=== Dataset rows ===

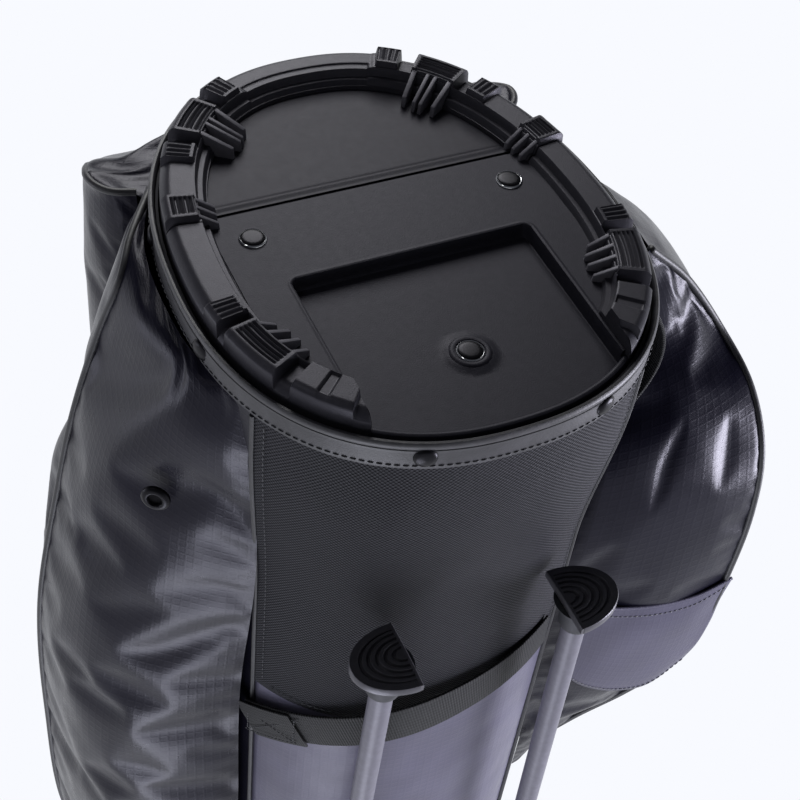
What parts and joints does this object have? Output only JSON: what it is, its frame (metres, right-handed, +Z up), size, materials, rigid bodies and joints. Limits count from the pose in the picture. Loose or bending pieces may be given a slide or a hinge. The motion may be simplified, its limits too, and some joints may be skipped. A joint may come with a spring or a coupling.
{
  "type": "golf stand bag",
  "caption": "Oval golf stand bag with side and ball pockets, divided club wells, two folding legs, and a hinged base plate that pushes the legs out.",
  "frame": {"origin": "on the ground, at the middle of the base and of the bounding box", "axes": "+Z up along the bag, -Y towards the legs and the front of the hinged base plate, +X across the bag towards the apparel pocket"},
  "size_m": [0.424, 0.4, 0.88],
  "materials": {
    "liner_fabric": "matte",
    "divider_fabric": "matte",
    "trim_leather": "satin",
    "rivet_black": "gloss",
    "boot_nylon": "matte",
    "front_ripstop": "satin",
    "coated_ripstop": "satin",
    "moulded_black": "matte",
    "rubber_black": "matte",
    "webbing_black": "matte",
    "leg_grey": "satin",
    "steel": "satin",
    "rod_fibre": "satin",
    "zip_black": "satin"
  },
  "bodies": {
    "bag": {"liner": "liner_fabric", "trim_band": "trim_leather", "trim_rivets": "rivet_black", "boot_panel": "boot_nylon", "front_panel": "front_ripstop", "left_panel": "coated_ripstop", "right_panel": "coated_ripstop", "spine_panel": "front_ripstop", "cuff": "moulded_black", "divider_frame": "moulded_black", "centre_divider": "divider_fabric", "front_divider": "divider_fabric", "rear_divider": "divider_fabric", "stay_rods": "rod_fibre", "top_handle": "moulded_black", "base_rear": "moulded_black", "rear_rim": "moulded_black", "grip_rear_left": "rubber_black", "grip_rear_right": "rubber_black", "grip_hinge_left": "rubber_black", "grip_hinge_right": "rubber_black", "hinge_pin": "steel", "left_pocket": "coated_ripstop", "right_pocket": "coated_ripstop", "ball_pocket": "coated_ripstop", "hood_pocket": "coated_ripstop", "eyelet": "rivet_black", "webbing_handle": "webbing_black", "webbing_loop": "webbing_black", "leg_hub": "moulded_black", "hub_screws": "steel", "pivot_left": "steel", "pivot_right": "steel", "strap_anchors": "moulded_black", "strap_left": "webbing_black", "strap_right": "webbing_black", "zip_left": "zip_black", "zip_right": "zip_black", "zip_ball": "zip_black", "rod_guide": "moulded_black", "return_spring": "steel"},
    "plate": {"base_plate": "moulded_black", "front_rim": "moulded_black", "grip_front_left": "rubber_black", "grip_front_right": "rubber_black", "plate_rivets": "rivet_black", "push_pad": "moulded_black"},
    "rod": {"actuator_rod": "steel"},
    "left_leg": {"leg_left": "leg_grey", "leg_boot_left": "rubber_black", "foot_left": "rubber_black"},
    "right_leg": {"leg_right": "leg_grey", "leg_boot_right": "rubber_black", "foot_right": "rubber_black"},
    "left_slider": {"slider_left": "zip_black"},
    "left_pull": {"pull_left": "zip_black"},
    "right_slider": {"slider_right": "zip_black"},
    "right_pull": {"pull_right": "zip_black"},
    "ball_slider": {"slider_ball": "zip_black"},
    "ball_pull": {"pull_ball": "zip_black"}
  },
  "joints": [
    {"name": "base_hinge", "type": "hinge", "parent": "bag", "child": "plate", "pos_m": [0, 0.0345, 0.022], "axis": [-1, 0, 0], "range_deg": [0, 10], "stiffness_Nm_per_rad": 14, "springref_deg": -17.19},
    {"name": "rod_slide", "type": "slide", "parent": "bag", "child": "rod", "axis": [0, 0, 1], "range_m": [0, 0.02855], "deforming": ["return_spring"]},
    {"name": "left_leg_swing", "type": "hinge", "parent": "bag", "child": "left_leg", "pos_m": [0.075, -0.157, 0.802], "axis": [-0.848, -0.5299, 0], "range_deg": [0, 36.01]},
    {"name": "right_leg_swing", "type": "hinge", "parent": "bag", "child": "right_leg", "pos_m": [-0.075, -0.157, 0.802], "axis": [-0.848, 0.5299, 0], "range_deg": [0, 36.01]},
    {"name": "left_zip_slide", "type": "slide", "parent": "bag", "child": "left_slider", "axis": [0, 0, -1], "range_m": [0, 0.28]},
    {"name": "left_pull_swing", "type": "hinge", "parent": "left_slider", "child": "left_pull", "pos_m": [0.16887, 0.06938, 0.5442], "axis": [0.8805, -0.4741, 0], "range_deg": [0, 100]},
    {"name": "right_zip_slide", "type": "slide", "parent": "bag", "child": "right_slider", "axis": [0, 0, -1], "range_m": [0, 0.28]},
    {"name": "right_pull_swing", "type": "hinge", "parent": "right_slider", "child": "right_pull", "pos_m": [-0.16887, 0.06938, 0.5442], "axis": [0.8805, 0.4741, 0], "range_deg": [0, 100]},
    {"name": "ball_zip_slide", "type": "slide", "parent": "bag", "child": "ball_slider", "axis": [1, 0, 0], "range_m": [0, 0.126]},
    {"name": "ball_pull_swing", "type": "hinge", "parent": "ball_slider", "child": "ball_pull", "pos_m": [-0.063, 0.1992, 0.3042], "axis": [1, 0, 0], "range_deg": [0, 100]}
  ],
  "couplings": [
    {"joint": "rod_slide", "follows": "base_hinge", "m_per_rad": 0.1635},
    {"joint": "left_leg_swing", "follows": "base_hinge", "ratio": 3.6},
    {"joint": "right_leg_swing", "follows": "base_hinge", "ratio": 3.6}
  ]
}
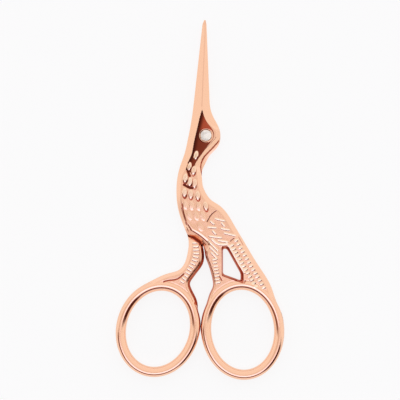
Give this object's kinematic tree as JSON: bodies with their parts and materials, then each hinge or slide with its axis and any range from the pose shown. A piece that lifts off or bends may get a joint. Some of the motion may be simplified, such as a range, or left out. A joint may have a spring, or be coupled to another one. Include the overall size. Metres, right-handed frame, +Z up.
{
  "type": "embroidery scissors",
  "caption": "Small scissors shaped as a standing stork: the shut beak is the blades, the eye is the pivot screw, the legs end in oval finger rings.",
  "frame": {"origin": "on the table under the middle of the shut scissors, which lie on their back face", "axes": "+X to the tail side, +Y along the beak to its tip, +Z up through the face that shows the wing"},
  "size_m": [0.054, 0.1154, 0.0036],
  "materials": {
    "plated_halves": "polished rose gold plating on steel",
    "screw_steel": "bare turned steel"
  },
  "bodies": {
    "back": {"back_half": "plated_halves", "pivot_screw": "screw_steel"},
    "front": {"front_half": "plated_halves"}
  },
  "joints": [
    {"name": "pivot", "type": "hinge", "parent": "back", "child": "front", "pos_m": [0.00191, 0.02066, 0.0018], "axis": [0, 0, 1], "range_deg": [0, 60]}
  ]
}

===

*Written exercise*.
Reproduce all of the material above word for word.

*Written solution*.
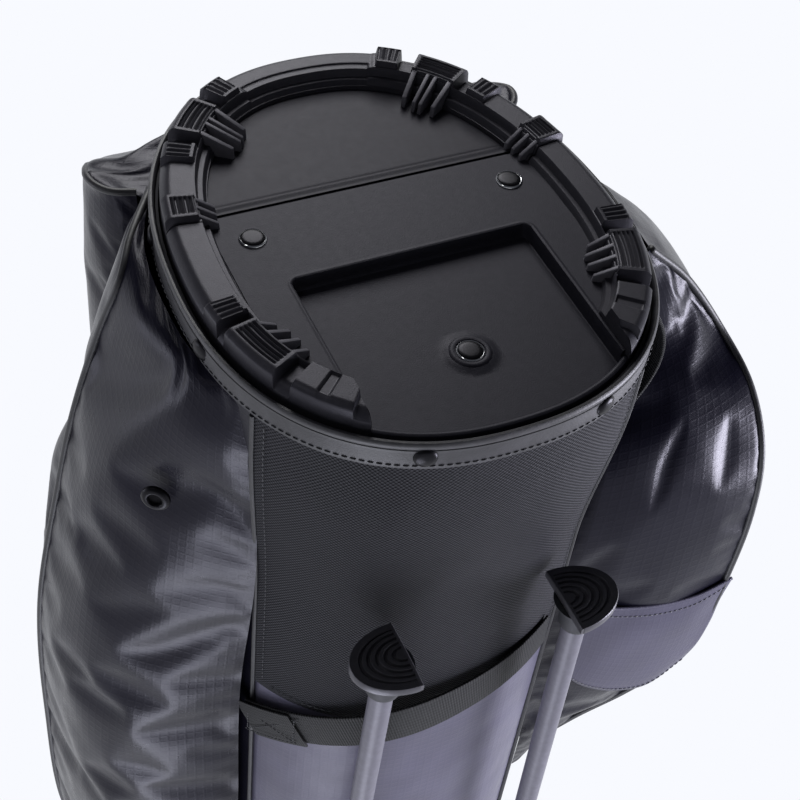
What parts and joints does this object have? Output only JSON: what it is, its frame (metres, right-handed, +Z up), size, materials, rigid bodies and joints. Limits count from the pose in the picture. Loose or bending pieces may be given a slide or a hinge. The motion may be simplified, its limits too, and some joints may be skipped. A joint may come with a spring or a coupling.
{
  "type": "golf stand bag",
  "caption": "Oval golf stand bag with side and ball pockets, divided club wells, two folding legs, and a hinged base plate that pushes the legs out.",
  "frame": {"origin": "on the ground, at the middle of the base and of the bounding box", "axes": "+Z up along the bag, -Y towards the legs and the front of the hinged base plate, +X across the bag towards the apparel pocket"},
  "size_m": [0.424, 0.4, 0.88],
  "materials": {
    "liner_fabric": "matte",
    "divider_fabric": "matte",
    "trim_leather": "satin",
    "rivet_black": "gloss",
    "boot_nylon": "matte",
    "front_ripstop": "satin",
    "coated_ripstop": "satin",
    "moulded_black": "matte",
    "rubber_black": "matte",
    "webbing_black": "matte",
    "leg_grey": "satin",
    "steel": "satin",
    "rod_fibre": "satin",
    "zip_black": "satin"
  },
  "bodies": {
    "bag": {"liner": "liner_fabric", "trim_band": "trim_leather", "trim_rivets": "rivet_black", "boot_panel": "boot_nylon", "front_panel": "front_ripstop", "left_panel": "coated_ripstop", "right_panel": "coated_ripstop", "spine_panel": "front_ripstop", "cuff": "moulded_black", "divider_frame": "moulded_black", "centre_divider": "divider_fabric", "front_divider": "divider_fabric", "rear_divider": "divider_fabric", "stay_rods": "rod_fibre", "top_handle": "moulded_black", "base_rear": "moulded_black", "rear_rim": "moulded_black", "grip_rear_left": "rubber_black", "grip_rear_right": "rubber_black", "grip_hinge_left": "rubber_black", "grip_hinge_right": "rubber_black", "hinge_pin": "steel", "left_pocket": "coated_ripstop", "right_pocket": "coated_ripstop", "ball_pocket": "coated_ripstop", "hood_pocket": "coated_ripstop", "eyelet": "rivet_black", "webbing_handle": "webbing_black", "webbing_loop": "webbing_black", "leg_hub": "moulded_black", "hub_screws": "steel", "pivot_left": "steel", "pivot_right": "steel", "strap_anchors": "moulded_black", "strap_left": "webbing_black", "strap_right": "webbing_black", "zip_left": "zip_black", "zip_right": "zip_black", "zip_ball": "zip_black", "rod_guide": "moulded_black", "return_spring": "steel"},
    "plate": {"base_plate": "moulded_black", "front_rim": "moulded_black", "grip_front_left": "rubber_black", "grip_front_right": "rubber_black", "plate_rivets": "rivet_black", "push_pad": "moulded_black"},
    "rod": {"actuator_rod": "steel"},
    "left_leg": {"leg_left": "leg_grey", "leg_boot_left": "rubber_black", "foot_left": "rubber_black"},
    "right_leg": {"leg_right": "leg_grey", "leg_boot_right": "rubber_black", "foot_right": "rubber_black"},
    "left_slider": {"slider_left": "zip_black"},
    "left_pull": {"pull_left": "zip_black"},
    "right_slider": {"slider_right": "zip_black"},
    "right_pull": {"pull_right": "zip_black"},
    "ball_slider": {"slider_ball": "zip_black"},
    "ball_pull": {"pull_ball": "zip_black"}
  },
  "joints": [
    {"name": "base_hinge", "type": "hinge", "parent": "bag", "child": "plate", "pos_m": [0, 0.0345, 0.022], "axis": [-1, 0, 0], "range_deg": [0, 10], "stiffness_Nm_per_rad": 14, "springref_deg": -17.19},
    {"name": "rod_slide", "type": "slide", "parent": "bag", "child": "rod", "axis": [0, 0, 1], "range_m": [0, 0.02855], "deforming": ["return_spring"]},
    {"name": "left_leg_swing", "type": "hinge", "parent": "bag", "child": "left_leg", "pos_m": [0.075, -0.157, 0.802], "axis": [-0.848, -0.5299, 0], "range_deg": [0, 36.01]},
    {"name": "right_leg_swing", "type": "hinge", "parent": "bag", "child": "right_leg", "pos_m": [-0.075, -0.157, 0.802], "axis": [-0.848, 0.5299, 0], "range_deg": [0, 36.01]},
    {"name": "left_zip_slide", "type": "slide", "parent": "bag", "child": "left_slider", "axis": [0, 0, -1], "range_m": [0, 0.28]},
    {"name": "left_pull_swing", "type": "hinge", "parent": "left_slider", "child": "left_pull", "pos_m": [0.16887, 0.06938, 0.5442], "axis": [0.8805, -0.4741, 0], "range_deg": [0, 100]},
    {"name": "right_zip_slide", "type": "slide", "parent": "bag", "child": "right_slider", "axis": [0, 0, -1], "range_m": [0, 0.28]},
    {"name": "right_pull_swing", "type": "hinge", "parent": "right_slider", "child": "right_pull", "pos_m": [-0.16887, 0.06938, 0.5442], "axis": [0.8805, 0.4741, 0], "range_deg": [0, 100]},
    {"name": "ball_zip_slide", "type": "slide", "parent": "bag", "child": "ball_slider", "axis": [1, 0, 0], "range_m": [0, 0.126]},
    {"name": "ball_pull_swing", "type": "hinge", "parent": "ball_slider", "child": "ball_pull", "pos_m": [-0.063, 0.1992, 0.3042], "axis": [1, 0, 0], "range_deg": [0, 100]}
  ],
  "couplings": [
    {"joint": "rod_slide", "follows": "base_hinge", "m_per_rad": 0.1635},
    {"joint": "left_leg_swing", "follows": "base_hinge", "ratio": 3.6},
    {"joint": "right_leg_swing", "follows": "base_hinge", "ratio": 3.6}
  ]
}
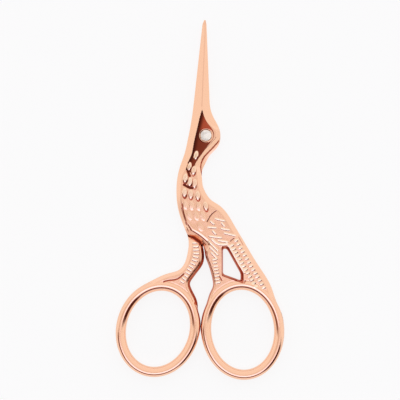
Give this object's kinematic tree as JSON: bodies with their parts and materials, then each hinge or slide with its axis and any range from the pose shown. A piece that lifts off or bends may get a joint. Some of the motion may be simplified, such as a range, or left out. A joint may have a spring, or be coupled to another one. Include the overall size. Metres, right-handed frame, +Z up.
{
  "type": "embroidery scissors",
  "caption": "Small scissors shaped as a standing stork: the shut beak is the blades, the eye is the pivot screw, the legs end in oval finger rings.",
  "frame": {"origin": "on the table under the middle of the shut scissors, which lie on their back face", "axes": "+X to the tail side, +Y along the beak to its tip, +Z up through the face that shows the wing"},
  "size_m": [0.054, 0.1154, 0.0036],
  "materials": {
    "plated_halves": "polished rose gold plating on steel",
    "screw_steel": "bare turned steel"
  },
  "bodies": {
    "back": {"back_half": "plated_halves", "pivot_screw": "screw_steel"},
    "front": {"front_half": "plated_halves"}
  },
  "joints": [
    {"name": "pivot", "type": "hinge", "parent": "back", "child": "front", "pos_m": [0.00191, 0.02066, 0.0018], "axis": [0, 0, 1], "range_deg": [0, 60]}
  ]
}